▶ [Exercise requirements]: Print each line exactly as it is given.

▶ [Provided data]:
· · · ·

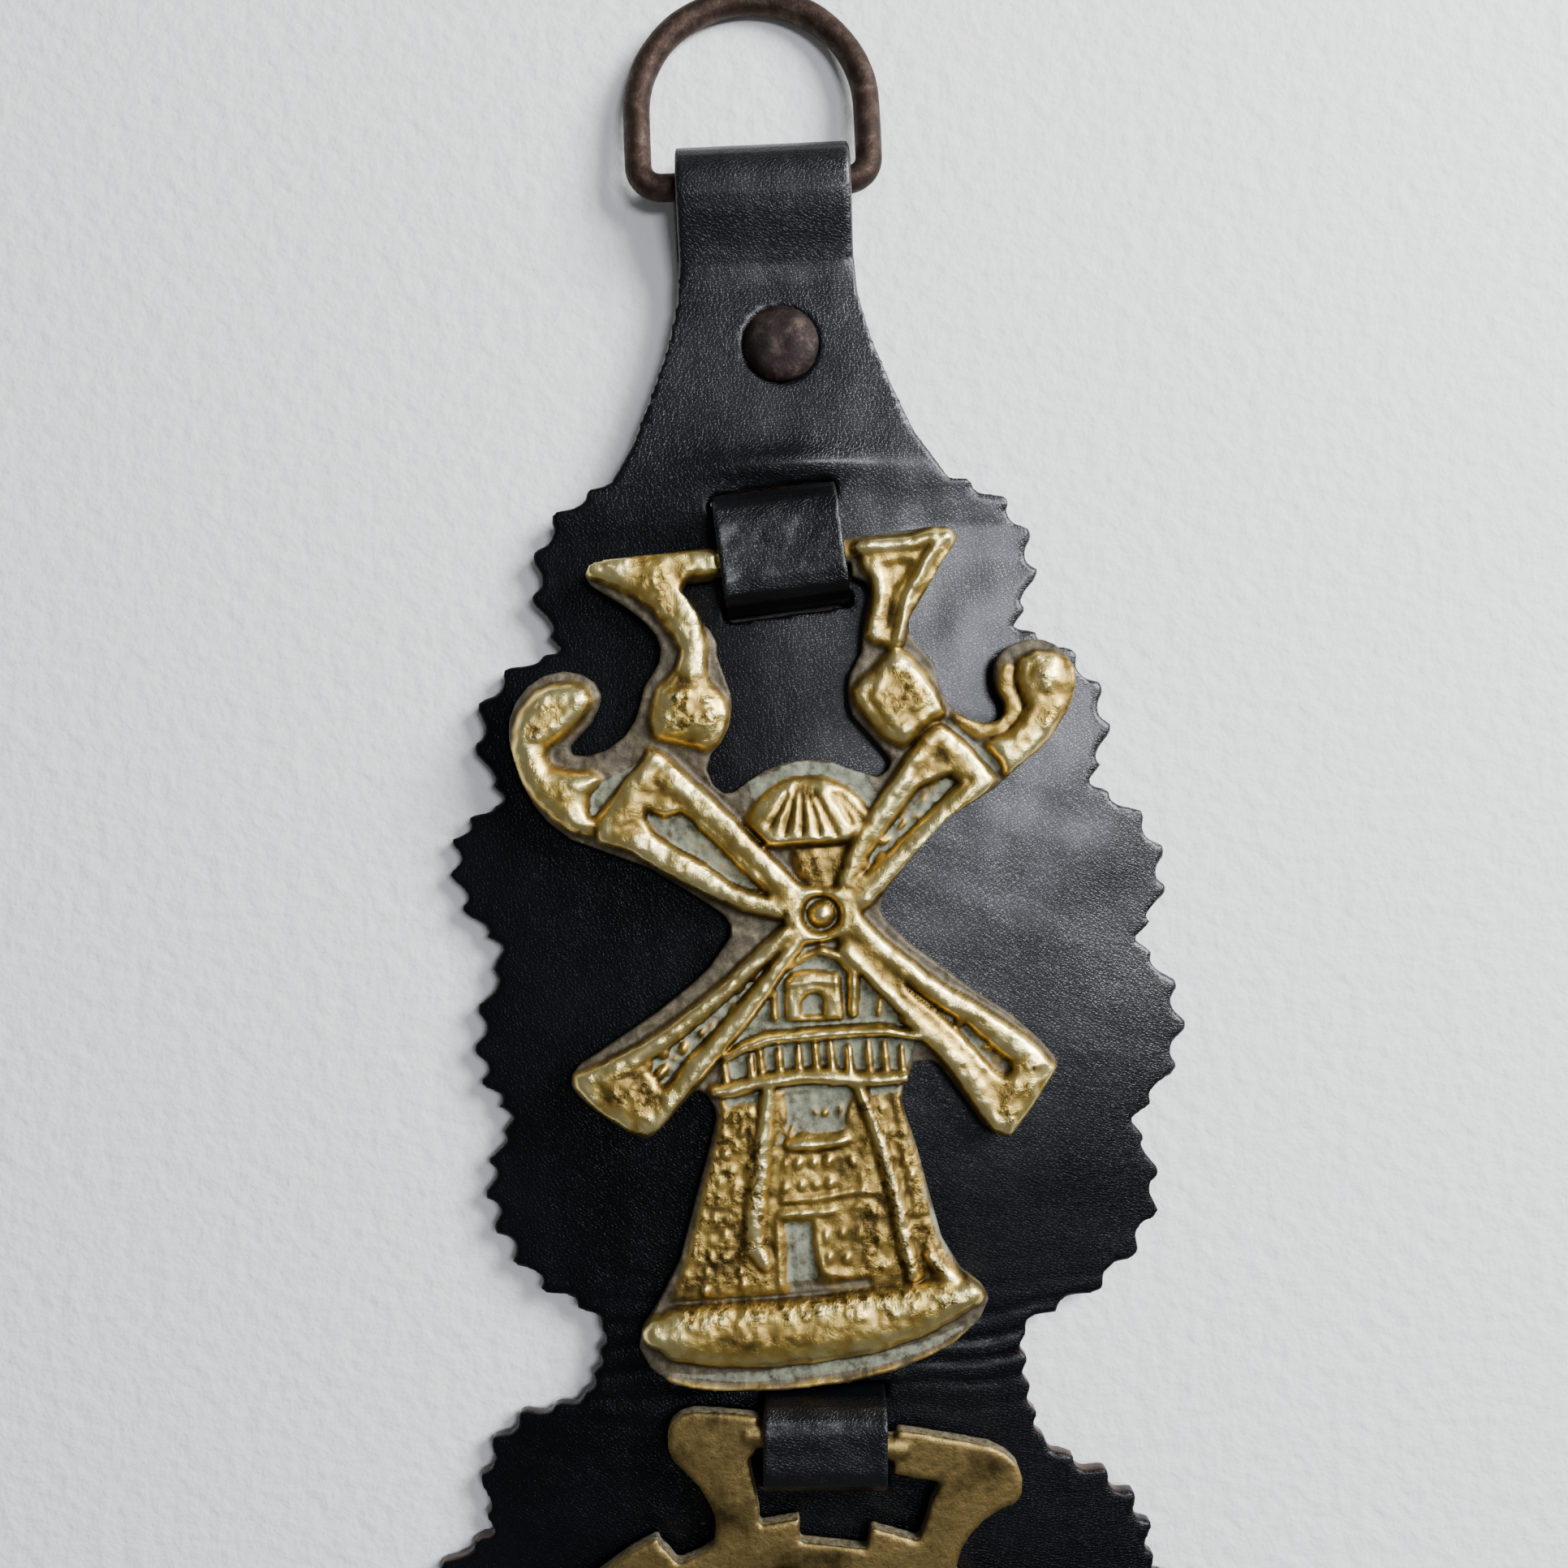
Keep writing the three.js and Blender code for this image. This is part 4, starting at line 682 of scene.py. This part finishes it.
field = ridge(field, [(-6.4, 8.9, 0.4), (-2.0, 8.75, 0.45), (5.2, 8.9, 0.4)], 2.3)
field = table(field, [(-3.0, 8.2), (-2.6, 5.2), (0.2, 3.2), (3.4, 3.4), (4.6, 6.2), (4.4, 8.2)], 1.9, 0.9)

# Hub: the rails run together round a boss in a sunk ring.
field = table(field, [
    (-4.6, 3.4), (-2.4, 3.6), (0.2, 3.0), (2.6, 3.4), (4.7, 1.4), (4.7, -0.8), (3.2, -2.6), (0.2, -3.0),
    (-2.2, -3.4), (-4.0, -2.0), (-4.6, 0.4)], 2.8, 0.9)
field = sink(field, [(2.7 * math.cos(a), 2.7 * math.sin(a)) for a in np.linspace(0, 6.1, 22)], 1.5, 0.5)
field = lump(field, 0.1, 0.1, 3.5, 3.3, 20, 2.9)

# Upper floor: an arched window, a bent bracket and a short bar.
field = sink(field, [(-2.8, -4.4), (1.6, -3.8), (8.4, -11.6), (10.0, -13.6), (-10.2, -13.6)], 1.3, 0.5)
field = table(field, [
    (-4.8, -12.7), (-4.6, -7.9), (-3.8, -7.2), (-1.2, -7.0), (1.5, -7.5), (1.8, -12.9)], 2.3, 0.6)
field = sink(field, [
    (-3.4, -12.6), (-3.4, -10.6), (-2.5, -9.5), (-0.9, -9.4), (-0.1, -10.3), (-0.1, -12.6)], 1.25, 0.3)
field = ridge(field, [(-4.6, -8.3, 0.4), (-1.6, -8.1, 0.35), (1.4, -8.4, 0.4)], 2.6, 2.0, 2.0)
field = ridge(field, [(-4.2, -6.4, 0.4), (-2.6, -5.2, 0.5), (-0.2, -4.3, 0.5)], 1.95)
field = ridge(field, [(-0.2, -4.4, 0.6), (2.1, -5.4, 0.8), (3.6, -7.3, 0.8), (3.2, -12.4, 0.8)], 2.45)
field = ridge(field, [(-6.4, -9.4, 0.5), (-6.5, -12.4, 0.6)], 2.1)
field = ridge(field, [(6.6, -10.6, 0.4), (6.4, -12.6, 0.5)], 1.9)

# Gallery: two rails, with posts between the pale ovals.
field = sink(field, [(-12.6, -16.8), (-7.4, -15.6), (7.2, -15.4), (11.2, -16.4), (9.4, -20.4),
    (-13.6, -20.6)], 1.3, 0.4)
field = ridge(field, [
    (-12.6, -16.8, 0.6), (-10.3, -15.7, 0.8), (-7.5, -14.9, 0.85), (-5.0, -14.8, 0.85), (-2.3, -14.7, 0.9),
    (0.4, -14.6, 0.9), (2.6, -14.6, 0.9), (7.2, -14.7, 0.8), (11.4, -15.8, 0.5)], 3.1, 2.0, 1.2)
field = ridge(field, [
    (-14.4, -21.0, 0.8), (-12.1, -20.9, 1.0), (-9.0, -20.2, 1.0), (-5.4, -19.9, 1.05), (-2.6, -19.8, 1.05),
    (-0.7, -19.9, 1.1), (3.1, -20.6, 1.1), (6.8, -20.7, 1.0), (9.2, -20.6, 0.8)], 3.0, 2.0, 1.2)
for x, low, high, top in (
    (-9.6, -20.0, -17.0, 2.5), (-8.4, -19.6, -16.4, 2.2), (-6.1, -19.4, -16.4, 2.5),
    (-3.7, -19.2, -16.2, 2.5),
    (-1.6, -19.2, -16.0, 2.3), (0.3, -19.2, -16.0, 2.4), (2.5, -19.6, -16.4, 2.7), (4.9, -19.8, -16.2, 2.3),
    (6.9, -19.8, -16.4, 2.2), (9.0, -19.8, -16.8, 2.1), (-12.9, -19.8, -17.6, 2.3),
):
    field = ridge(field, [(x, low, 0.55), (x - 0.1, high, 0.4)], top)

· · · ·

▶ [Worked answer]:
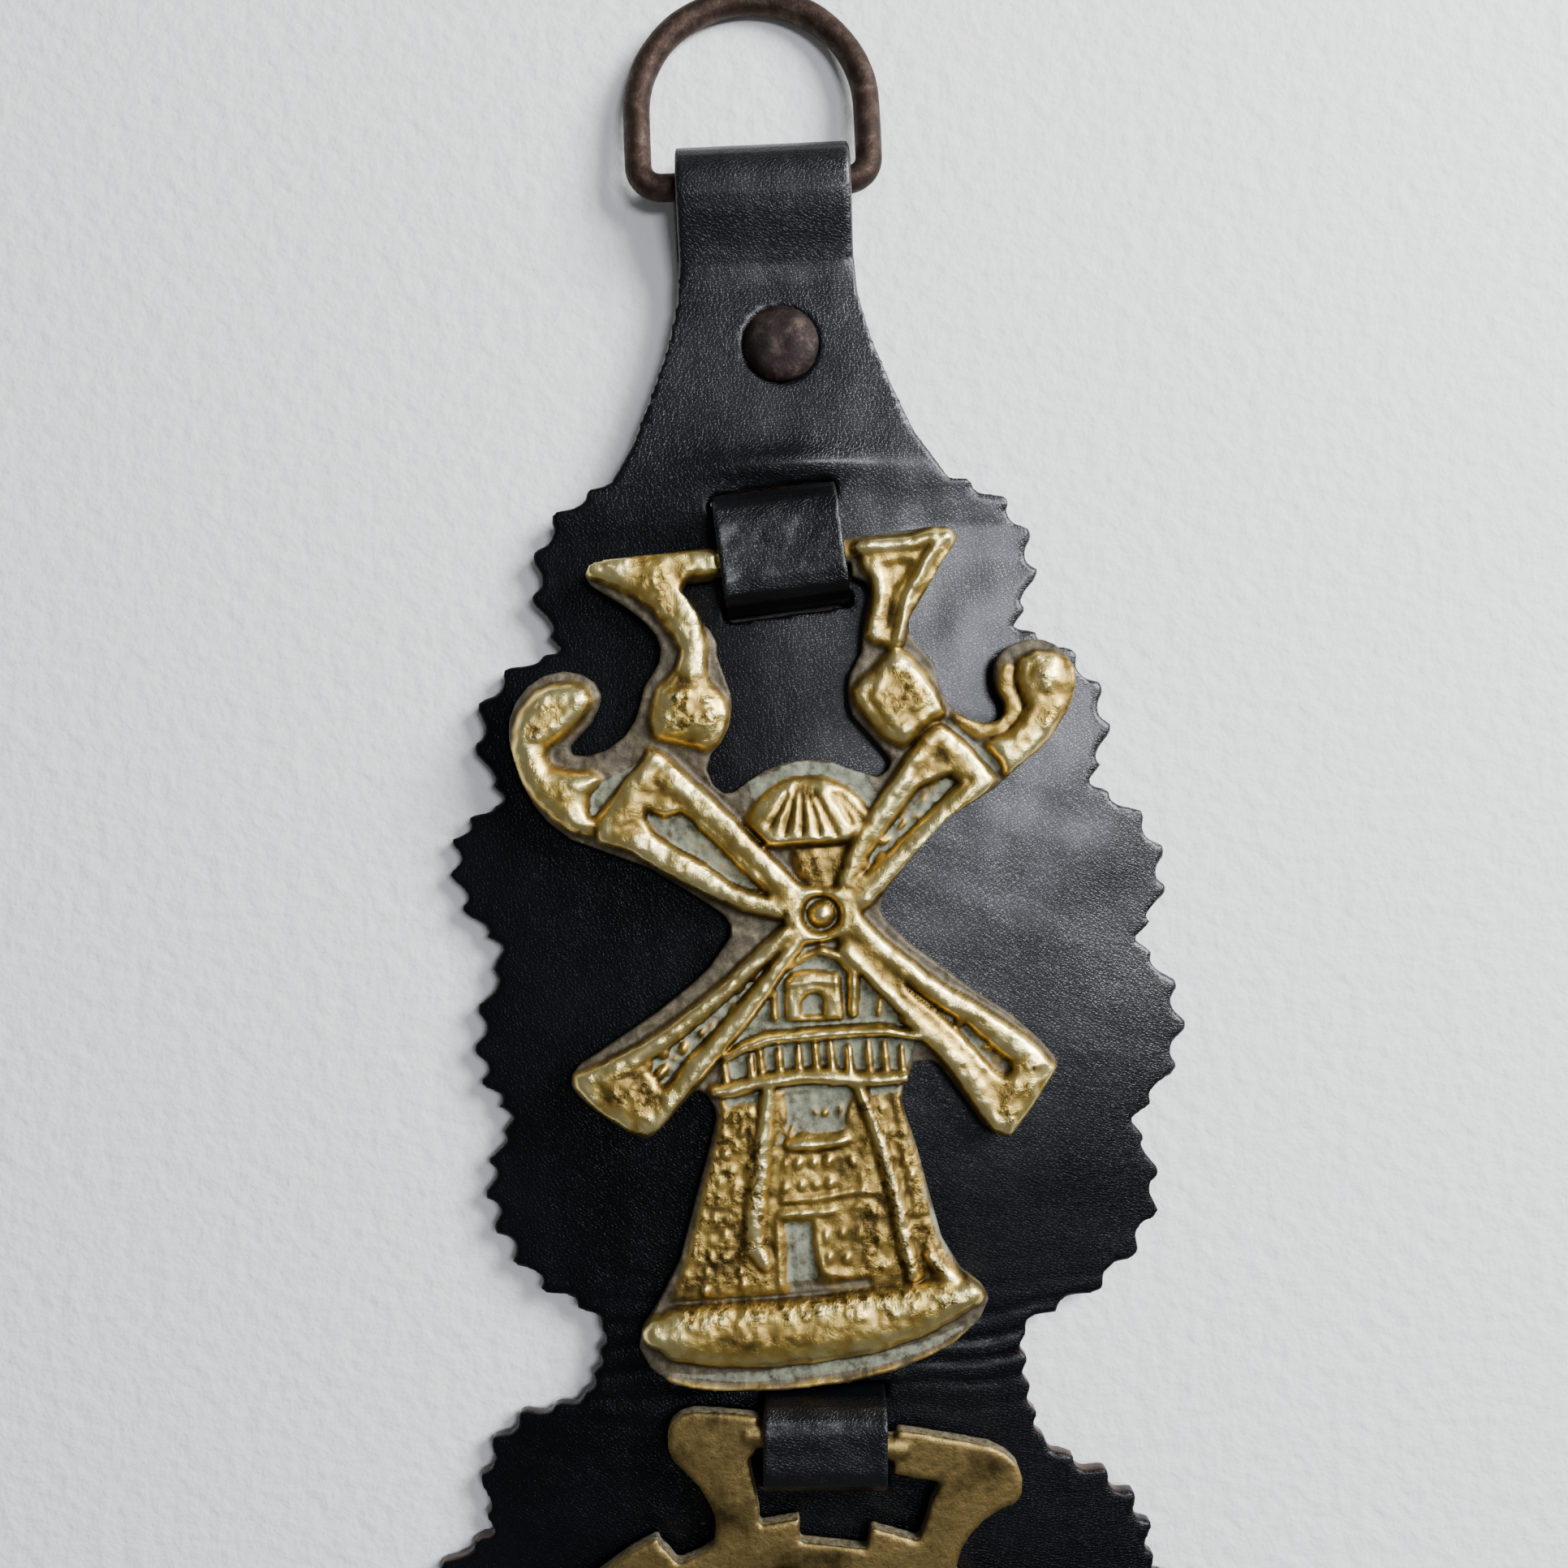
Keep writing the three.js and Blender code for this image. This is part 4, starting at line 682 of scene.py. This part finishes it.
field = ridge(field, [(-6.4, 8.9, 0.4), (-2.0, 8.75, 0.45), (5.2, 8.9, 0.4)], 2.3)
field = table(field, [(-3.0, 8.2), (-2.6, 5.2), (0.2, 3.2), (3.4, 3.4), (4.6, 6.2), (4.4, 8.2)], 1.9, 0.9)

# Hub: the rails run together round a boss in a sunk ring.
field = table(field, [
    (-4.6, 3.4), (-2.4, 3.6), (0.2, 3.0), (2.6, 3.4), (4.7, 1.4), (4.7, -0.8), (3.2, -2.6), (0.2, -3.0),
    (-2.2, -3.4), (-4.0, -2.0), (-4.6, 0.4)], 2.8, 0.9)
field = sink(field, [(2.7 * math.cos(a), 2.7 * math.sin(a)) for a in np.linspace(0, 6.1, 22)], 1.5, 0.5)
field = lump(field, 0.1, 0.1, 3.5, 3.3, 20, 2.9)

# Upper floor: an arched window, a bent bracket and a short bar.
field = sink(field, [(-2.8, -4.4), (1.6, -3.8), (8.4, -11.6), (10.0, -13.6), (-10.2, -13.6)], 1.3, 0.5)
field = table(field, [
    (-4.8, -12.7), (-4.6, -7.9), (-3.8, -7.2), (-1.2, -7.0), (1.5, -7.5), (1.8, -12.9)], 2.3, 0.6)
field = sink(field, [
    (-3.4, -12.6), (-3.4, -10.6), (-2.5, -9.5), (-0.9, -9.4), (-0.1, -10.3), (-0.1, -12.6)], 1.25, 0.3)
field = ridge(field, [(-4.6, -8.3, 0.4), (-1.6, -8.1, 0.35), (1.4, -8.4, 0.4)], 2.6, 2.0, 2.0)
field = ridge(field, [(-4.2, -6.4, 0.4), (-2.6, -5.2, 0.5), (-0.2, -4.3, 0.5)], 1.95)
field = ridge(field, [(-0.2, -4.4, 0.6), (2.1, -5.4, 0.8), (3.6, -7.3, 0.8), (3.2, -12.4, 0.8)], 2.45)
field = ridge(field, [(-6.4, -9.4, 0.5), (-6.5, -12.4, 0.6)], 2.1)
field = ridge(field, [(6.6, -10.6, 0.4), (6.4, -12.6, 0.5)], 1.9)

# Gallery: two rails, with posts between the pale ovals.
field = sink(field, [(-12.6, -16.8), (-7.4, -15.6), (7.2, -15.4), (11.2, -16.4), (9.4, -20.4),
    (-13.6, -20.6)], 1.3, 0.4)
field = ridge(field, [
    (-12.6, -16.8, 0.6), (-10.3, -15.7, 0.8), (-7.5, -14.9, 0.85), (-5.0, -14.8, 0.85), (-2.3, -14.7, 0.9),
    (0.4, -14.6, 0.9), (2.6, -14.6, 0.9), (7.2, -14.7, 0.8), (11.4, -15.8, 0.5)], 3.1, 2.0, 1.2)
field = ridge(field, [
    (-14.4, -21.0, 0.8), (-12.1, -20.9, 1.0), (-9.0, -20.2, 1.0), (-5.4, -19.9, 1.05), (-2.6, -19.8, 1.05),
    (-0.7, -19.9, 1.1), (3.1, -20.6, 1.1), (6.8, -20.7, 1.0), (9.2, -20.6, 0.8)], 3.0, 2.0, 1.2)
for x, low, high, top in (
    (-9.6, -20.0, -17.0, 2.5), (-8.4, -19.6, -16.4, 2.2), (-6.1, -19.4, -16.4, 2.5),
    (-3.7, -19.2, -16.2, 2.5),
    (-1.6, -19.2, -16.0, 2.3), (0.3, -19.2, -16.0, 2.4), (2.5, -19.6, -16.4, 2.7), (4.9, -19.8, -16.2, 2.3),
    (6.9, -19.8, -16.4, 2.2), (9.0, -19.8, -16.8, 2.1), (-12.9, -19.8, -17.6, 2.3),
):
    field = ridge(field, [(x, low, 0.55), (x - 0.1, high, 0.4)], top)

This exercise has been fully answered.